### Requirement
Where a line below holds the string "frame", copy that line.

### Supplied material
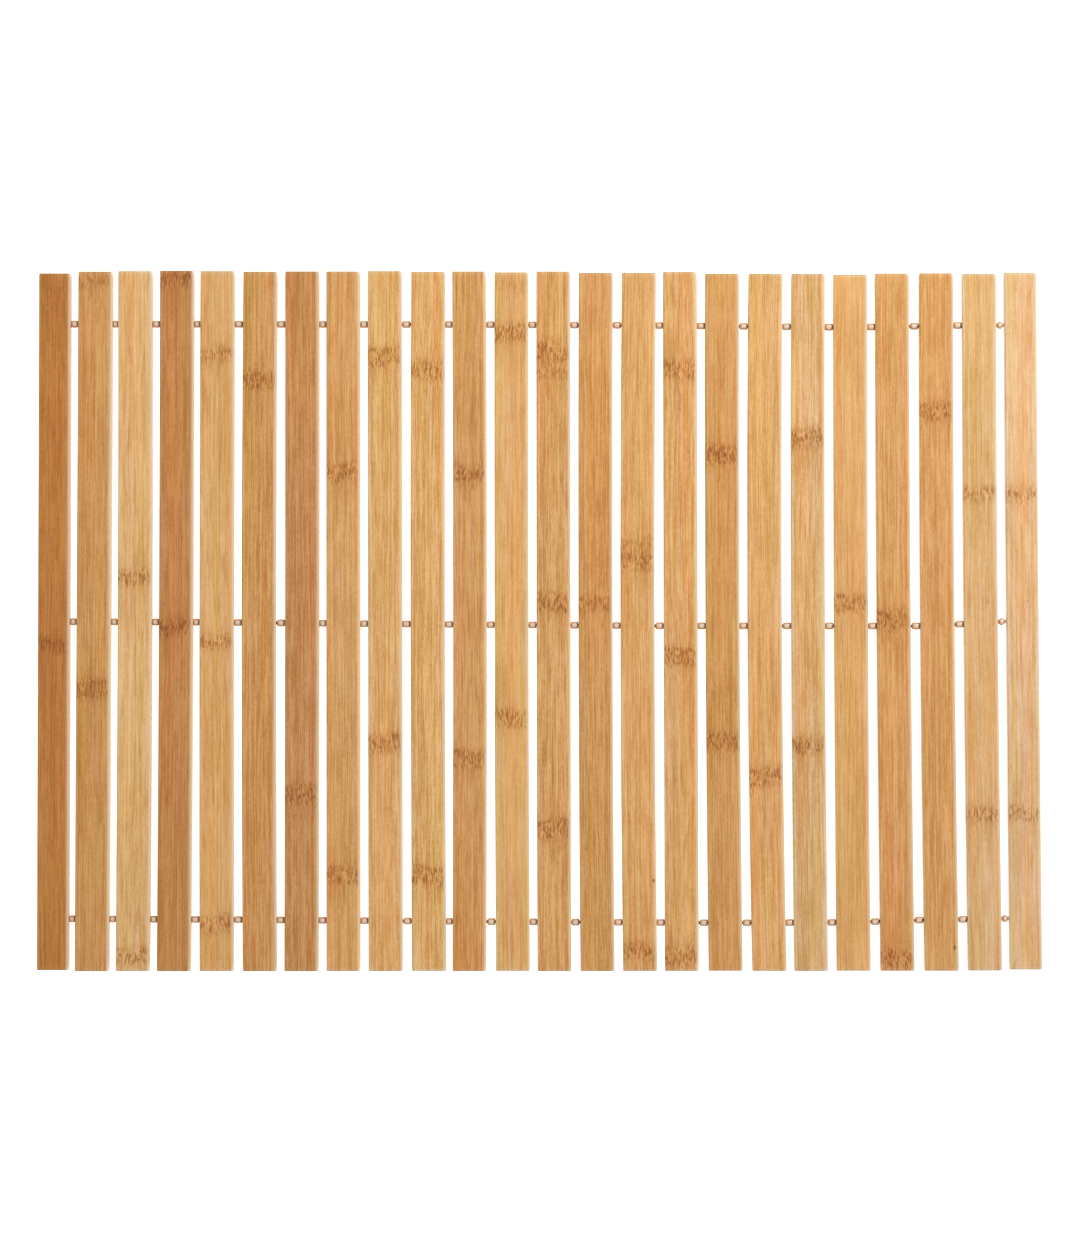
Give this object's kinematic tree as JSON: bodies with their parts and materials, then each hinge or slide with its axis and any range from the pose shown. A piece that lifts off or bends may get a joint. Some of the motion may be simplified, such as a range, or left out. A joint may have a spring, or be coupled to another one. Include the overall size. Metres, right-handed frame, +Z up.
{
  "type": "bamboo duckboard mat",
  "caption": "Flat mat of parallel bamboo slats strung on cords, with a small round bead in each gap as a spacer.",
  "frame": {"origin": "middle of the mat's underside, on the surface that it lies on", "axes": "+X along the cords, towards the right of the picture; +Y along the slats, towards the top of the picture; +Z up"},
  "size_m": [0.6006, 0.4184, 0.008],
  "materials": {
    "bamboo": "satin",
    "bead": "satin",
    "cord": "matte"
  },
  "bodies": {
    "root": {"slat_01": "bamboo", "slat_02": "bamboo", "slat_03": "bamboo", "slat_04": "bamboo", "slat_05": "bamboo", "slat_06": "bamboo", "slat_07": "bamboo", "slat_08": "bamboo", "slat_09": "bamboo", "slat_10": "bamboo", "slat_11": "bamboo", "slat_12": "bamboo", "slat_13": "bamboo", "slat_14": "bamboo", "slat_15": "bamboo", "slat_16": "bamboo", "slat_17": "bamboo", "slat_18": "bamboo", "slat_19": "bamboo", "slat_20": "bamboo", "slat_21": "bamboo", "slat_22": "bamboo", "slat_23": "bamboo", "slat_24": "bamboo", "string_top": "bead", "string_middle": "bead", "string_bottom": "bead"}
  },
  "joints": []
}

### Result below
Give this object's kinematic tree as JSON: bodies with their parts and materials, then each hinge or slide with its axis and any range from the pose shown. A piece that lifts off or bends may get a joint. Some of the motion may be simplified, such as a range, or left out. A joint may have a spring, or be coupled to another one. Include the overall size. Metres, right-handed frame, +Z up.
  "frame": {"origin": "middle of the mat's underside, on the surface that it lies on", "axes": "+X along the cords, towards the right of the picture; +Y along the slats, towards the top of the picture; +Z up"},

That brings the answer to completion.